I’ve started looking into Cloud Foundry and BOSH for work, and something that I’ve noticed is a lack of “mid-range” documentation. It’s quite possible I’m blind, but I’ve seen a lot of 30,000’ things (“Cloud Foundry will accelerate your velocity!“) and some great docs for the people who already know what they’re talking about (“The Director uses the CPI to tell the IaaS to launch a VM”) but I haven’t seen any introductions written with an eye towards someone who is not a PaaS expert, but is also not a manager. This is my attempt to fill that gap.

To start with, Cloud Foundry is an open-source version of Heroku (in intent, and it’s even compatible in some ways). It’s an implementation of a “Platform as a Service” (PaaS) product, that you can run either in-house or on various cloud platforms that provide you with “normal” virtual machines. It’s been explicitely designed to be agnostic about what sort of machine it’s running on (as long as that machine is linux, for now). Unlike traditional machines where, if you want to deploy a website you have to do ALL THE THINGS including configuring the webserver, the IP address, the database (if you use one), take care of logging, etc., in a PaaS they try and abstract as much of that away as possible. All you have to do is push your code (along with a config file that determines things like how much RAM, CPU, and disk space you need and what services you will be talking to) and you get your own little slice of a machine that is isolated into it’s own container. Using a PaaS is the natural end-game of someone that is trying to follow the 12 Factor App manifesto. A good case can be made that using a PaaS should be the default for any newly written code, unless you have very good reasons why it won’t work. Of course, existing shops with their legacy code and processes are a different story - migrating even a medium-sized project from the “traditional” approach over to using a PaaS can be quite a bit of work.

To divert for a second, a container is kinda like a virtual machine, in that it gets its own IP address and disk space, but it’s not a “full fledged” machine - it shares a kernel with the other containers and the host machine. This is done using a software component of Cloud Foundry called Warden, which works very similarly to LXC or Solaris Zones (in fact, early versions of Warden used LXC as the base). If you want to scale up the performance of your app, the way of doing that is to add additional instances. Cloud Foundry will take care of making sure that requests to your app get routed to both instances. It will also restart the container if it detects things like running out of RAM or that the application is crashing.

BOSH is sort of like Puppet or Chef, but working at the infrastructure layer vs. working with individual resources on each machine.
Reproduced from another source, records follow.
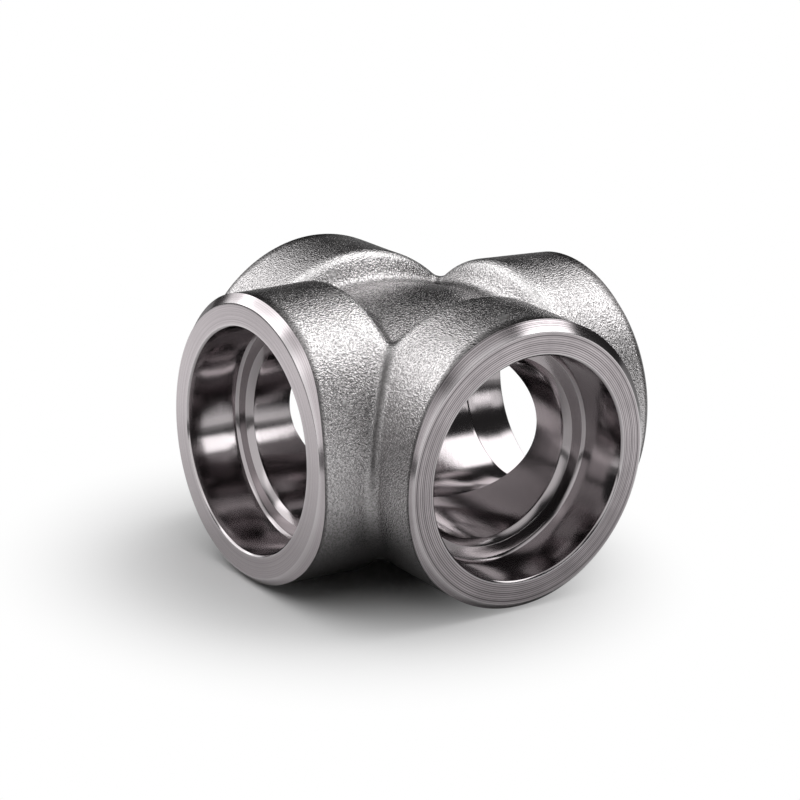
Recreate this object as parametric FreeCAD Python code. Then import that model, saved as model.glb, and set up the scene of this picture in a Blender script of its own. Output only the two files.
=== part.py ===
import FreeCAD, Part
import math
import os

# Forged pipe cross with four welding sockets for steel pipe of nominal size 2.
# The origin is where the two bore axes cross. The runs lie along X and Y, and Z is up.
# It is one steel forging: four round, slightly tapered bosses about a domed hub, with
# filleted crotches. Each end is machined with a flat face, a chamfer, a socket and a
# bevelled shoulder, and each run is bored right through.

V = FreeCAD.Vector

# Machined sizes, in millimetres
centre_to_face = 54.0      # crossing of the bore axes to each machined end face
socket_radius = 30.5       # takes a pipe of 60.3 outside diameter, with room to weld
socket_depth = 16.0        # end face to the shoulder that the pipe stops against
bore_radius = 24.6         # through bore, as wide as the inside of a thick-walled pipe
shoulder_bevel = 1.7       # bevel from the shoulder down into the bore
corner_bevel = 0.8         # small bevel where the socket wall meets the shoulder
mouth_break = 0.5          # broken edge at the socket's mouth
face_ring_radius = 36.9    # outside of the turned face, where the end chamfer starts

# Forged sizes, in millimetres and degrees
skin_rise = 0.5            # the forging sits this much above the machined axes
boss_end_radius = 39.0     # forged boss where the end face cuts it
boss_draft = 1.2           # taper of each boss, which grows towards the hub
crest_distance = 26.7      # centre to the inner shoulder of each boss, at its crest
crest_rounding = 4.5       # rounding of the crest
shoulder_slope = 57.0      # slope of the inner shoulder, down from the crest to the hub
dish_depth = 5.6           # boss crests down to the middle of the dome between them
dome_radius = 86.0         # curvature of the dome
hub_radius = 35.5          # outside of the hub, buried in the bosses
crotch_fillet = 3.0        # fillet where two neighbouring bosses meet
foot_fillet = 3.0          # fillet where a boss's shoulder meets the dome

# Turns of the four arms about Z
arm_turns = (0, 90, 180, 270)
# How far a cutting tool runs past the steel
tool_overrun = 6.0
# How near to a diagonal plane a point must be to count as on it
on_plane_within = 0.01

# Sizes that follow from those above
crest_radius = boss_end_radius + (centre_to_face - crest_distance) * math.tan(math.radians(boss_draft))
hub_half_height = crest_radius - dish_depth
# The seams of the turned surfaces are moved off the places where these surfaces cross
boss_seam_turn = 90
hub_seam_turn = 20


def turned(outline, axis, seam_turn=0):
    """The solid that a closed outline in the XZ plane sweeps in a full turn about an axis."""
    solid = Part.Face(Part.Wire(outline)).revolve(V(0, 0, 0), axis, 360)
    solid.rotate(V(0, 0, 0), axis, seam_turn)
    return solid


def straight_outline(points):
    """Straight edges through points of (distance along X, radius), closed."""
    corners = [V(distance, 0, radius) for distance, radius in points]
    return Part.makePolygon(corners + [corners[0]]).Edges


def rounded_corner(corner, way_in, way_out, radius):
    """The arc that rounds a corner, with its ends on the two lines that leave the corner."""
    half_angle = way_in.getAngle(way_out) / 2
    setback = radius / math.tan(half_angle)
    bisector = (way_in + way_out).normalize()
    middle = corner + bisector * (radius / math.sin(half_angle) - radius)
    return corner + way_in * setback, middle, corner + way_out * setback


def forged_boss():
    """One boss on +X: a tapered plug with a rounded crest and a sloping inner shoulder."""
    draft = math.radians(boss_draft)
    slope = math.radians(shoulder_slope)
    # The shoulder goes on down at its slope until it is well inside the hub
    root_radius = hub_half_height / 2
    root_distance = crest_distance - (crest_radius - root_radius) / math.tan(slope)
    crest = V(crest_distance, 0, crest_radius)
    along_taper = V(math.cos(draft), 0, -math.sin(draft))
    down_shoulder = V(-math.cos(slope), 0, -math.sin(slope))
    taper_end, crest_middle, shoulder_start = rounded_corner(
        crest, along_taper, down_shoulder, crest_rounding)
    face_edge = V(centre_to_face, 0, boss_end_radius)
    face_middle = V(centre_to_face, 0, 0)
    root_edge = V(root_distance, 0, root_radius)
    root_middle = V(root_distance, 0, 0)
    outline = [
        Part.makeLine(face_middle, face_edge),
        Part.makeLine(face_edge, taper_end),
        Part.Arc(taper_end, crest_middle, shoulder_start).toShape(),
        Part.makeLine(shoulder_start, root_edge),
        Part.makeLine(root_edge, root_middle),
        Part.makeLine(root_middle, face_middle),
    ]
    return turned(outline, V(1, 0, 0), boss_seam_turn)


def forged_hub():
    """The middle of the forging: a short drum about Z, domed above and below."""
    def on_dome(radius):
        drop = dome_radius - math.sqrt(dome_radius ** 2 - radius ** 2)
        return hub_half_height - drop

    def half_arc(side):
        points = [V(radius, 0, side * on_dome(radius)) for radius in (0, hub_radius / 2, hub_radius)]
        return Part.Arc(*points).toShape()

    top = V(0, 0, hub_half_height)
    top_rim = V(hub_radius, 0, on_dome(hub_radius))
    bottom_rim = V(hub_radius, 0, -on_dome(hub_radius))
    outline = [half_arc(1), Part.makeLine(top_rim, bottom_rim), half_arc(-1), Part.makeLine(-top, top)]
    return turned(outline, V(0, 0, 1), hub_seam_turn)


def on_diagonal(point):
    """True for a point that lies halfway between two neighbouring arms."""
    return abs(abs(point.x) - abs(point.y)) < on_plane_within


def crotch_edges(body):
    """The creases between neighbouring bosses, which lie in the two diagonal planes."""
    creases = []
    for edge in body.Edges:
        if edge.Degenerated:
            continue
        middle = edge.valueAt((edge.FirstParameter + edge.LastParameter) / 2)
        if on_diagonal(middle) and all(on_diagonal(vertex.Point) for vertex in edge.Vertexes):
            creases.append(edge)
    return creases


def foot_edges(body):
    """The edges where the domes meet anything else."""
    feet = []
    for edge in body.Edges:
        faces = body.ancestorsOfType(edge, Part.Face)
        domed = [isinstance(face.Surface, Part.Sphere) for face in faces]
        if any(domed) and not all(domed):
            feet.append(edge)
    return feet


def end_chamfer():
    """What is turned off the outside corner of the end face on +X, at 45 degrees."""
    end = centre_to_face + tool_overrun
    outline = [
        (end, face_ring_radius - tool_overrun),
        (end, face_ring_radius + tool_overrun),
        (centre_to_face - tool_overrun, face_ring_radius + tool_overrun),
    ]
    return turned(straight_outline(outline), V(1, 0, 0))


def forging():
    """The forging, raised to its place, with its four end corners already chamfered."""
    # The chamfers follow the machined axes, so they are cut off centre
    boss = forged_boss()
    boss.translate(V(0, 0, skin_rise))
    boss = boss.cut(end_chamfer())
    boss.translate(V(0, 0, -skin_rise))
    bosses = []
    for turn in arm_turns:
        turned_boss = boss.copy()
        turned_boss.rotate(V(0, 0, 0), V(0, 0, 1), turn)
        bosses.append(turned_boss)
    body = forged_hub().fuse(bosses).removeSplitter().Solids[0]
    body = body.makeFillet(crotch_fillet, crotch_edges(body))
    body = body.makeFillet(foot_fillet, foot_edges(body))
    body.translate(V(0, 0, skin_rise))
    return body


def run_bore():
    """What the boring bar removes along X: both sockets, shoulders and bevels, and the bore."""
    shoulder = centre_to_face - socket_depth
    end = centre_to_face + tool_overrun
    half = [
        (shoulder - shoulder_bevel, bore_radius),
        (shoulder, bore_radius + shoulder_bevel),
        (shoulder, socket_radius - corner_bevel),
        (shoulder + corner_bevel, socket_radius),
        (centre_to_face - mouth_break, socket_radius),
        (end, socket_radius + mouth_break + tool_overrun),
        (end, 0),
    ]
    mirrored = [(-distance, radius) for distance, radius in reversed(half)]
    return turned(straight_outline(mirrored + half), V(1, 0, 0))


def machined(body):
    """The forging with both runs bored through."""
    along_x = run_bore()
    along_y = run_bore()
    along_y.rotate(V(0, 0, 0), V(0, 0, 1), 90)
    return body.cut([along_x, along_y]).Solids[0]


os.makedirs("parts", exist_ok=True)
cross_body = machined(forging())
cross_body.exportStep("parts/cross_body.step")
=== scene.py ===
import math

import bpy
import numpy as np
from mathutils import Matrix, Vector


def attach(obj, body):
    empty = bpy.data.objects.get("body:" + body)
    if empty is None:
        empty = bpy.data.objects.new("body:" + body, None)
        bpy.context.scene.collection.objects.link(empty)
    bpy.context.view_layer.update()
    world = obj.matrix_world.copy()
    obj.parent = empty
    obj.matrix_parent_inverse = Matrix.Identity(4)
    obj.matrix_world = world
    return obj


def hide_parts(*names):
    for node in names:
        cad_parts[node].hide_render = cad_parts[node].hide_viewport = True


# A forged steel pipe cross on a pale studio floor. The forging and all its machined
# surfaces are one closed skin, worked out with numpy arm by arm and welded where the
# arms meet. Lengths of the cross are in millimetres until its mesh is made, and the
# studio's are in metres.

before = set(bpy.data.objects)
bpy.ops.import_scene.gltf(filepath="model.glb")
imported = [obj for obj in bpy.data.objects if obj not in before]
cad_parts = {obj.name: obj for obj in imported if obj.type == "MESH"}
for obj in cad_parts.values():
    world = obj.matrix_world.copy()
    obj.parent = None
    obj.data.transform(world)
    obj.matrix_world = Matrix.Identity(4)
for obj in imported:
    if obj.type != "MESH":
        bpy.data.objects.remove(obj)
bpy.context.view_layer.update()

METRES = 0.001

# Machined sizes
CENTRE_TO_FACE = 54.0
SOCKET_RADIUS = 30.5
SOCKET_DEPTH = 16.0
BORE_RADIUS = 24.6
SHOULDER_BEVEL = 1.7
CORNER_BEVEL = 0.8
MOUTH_BREAK = 0.5
FACE_RING_RADIUS = 36.9

# Forged sizes
SKIN_RISE = 0.5
BOSS_END_RADIUS = 39.0
BOSS_DRAFT = math.radians(1.2)
CREST_DISTANCE = 26.7
CREST_ROUNDING = 4.5
SHOULDER_SLOPE = math.radians(57.0)
DISH_DEPTH = 5.6
DOME_RADIUS = 86.0
DOME_REACH = 43.5
CROTCH_FILLET = 3.0
FOOT_FILLET = 3.0
CREST_RADIUS = BOSS_END_RADIUS + (CENTRE_TO_FACE - CREST_DISTANCE) * math.tan(BOSS_DRAFT)
DOME_HEIGHT = CREST_RADIUS - DISH_DEPTH

# How strongly the tool marked each arm, from 0 to 1, for +X, +Y, -X and -Y
GROOVE_DEPTHS = (1.0, 0.7, 0.7, 0.25)

# Rounding of the machined corners, the least width of a chamfer, and how far behind the end
# face the skin's radius is read for it
EDGE_ROUNDING = 0.14
LEAST_CHAMFER = 0.12
CHAMFER_READ_BEHIND = 2.0

# How far the socket's path runs on into the bore and out on the end face
BORE_RUN_ON = 1.0
FACE_RUN_ON = 0.5

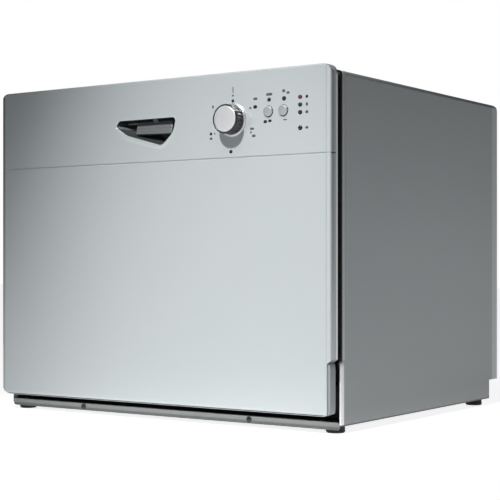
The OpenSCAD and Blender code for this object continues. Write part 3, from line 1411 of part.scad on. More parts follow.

By that I mean you describe how you want your infrastructure to look and then BOSH will make it look that way. With puppet you describe how you want a given machine to look, and it’s up to you to make the machines all work together. It uses virtual-machine templates (called stemcells), code, configuration and scripts (called ‘releases’), and a manifest file that describes how the infrastructure, code, network architecture, and everything else combines together. All three of those components wrapped up is a “deployment”, and can be pushed using BOSH. BOSH will provision machines, upload your code, install packages, and then monitor them to make sure everything is healthy, redeploying machines if something breaks. If you want to do something like add more virtual machines, you modify the manifest and redeploy. You can also update the stemcell (maybe switch from Ubuntu to CentOS) without changing anything else and redploy. And of course you can change the actual code you’re pushing and redeploy. Each time, if it sees something that is different on the running machines versus what’s in the manifest, BOSH will rectify the situation, whether it needs to shut down a machine and redeploy it entirely (newly-updated stemcell), just deploy new packages, or whatever.

BOSH is used to deploy Cloud Foundry onto your infrastructure and if it sounds like it kind of works like Cloud Foundry, that’s because it does. However, BOSH is aimed at building out infrastructure and is a bit unwieldy for J. Random Developer to use just to deploy their webapp. Deciding how to setup networking, managing packages, those are all the sorts of things that a PaaS abstracts away from you. However, BOSH does a bang-up job of building out large, complicated software like Cloud Foundry.

One note about the difference between BOSH and bosh-lite. Using BOSH in production, you will use it to provision virtual machines. However, bosh-lite is a way to build out Cloud Foundry in a sandbox, so that you can play around with it and understand it. As such, it will provision the various bits of Cloud Foundry as containers on the machine that is running the bosh-lite director.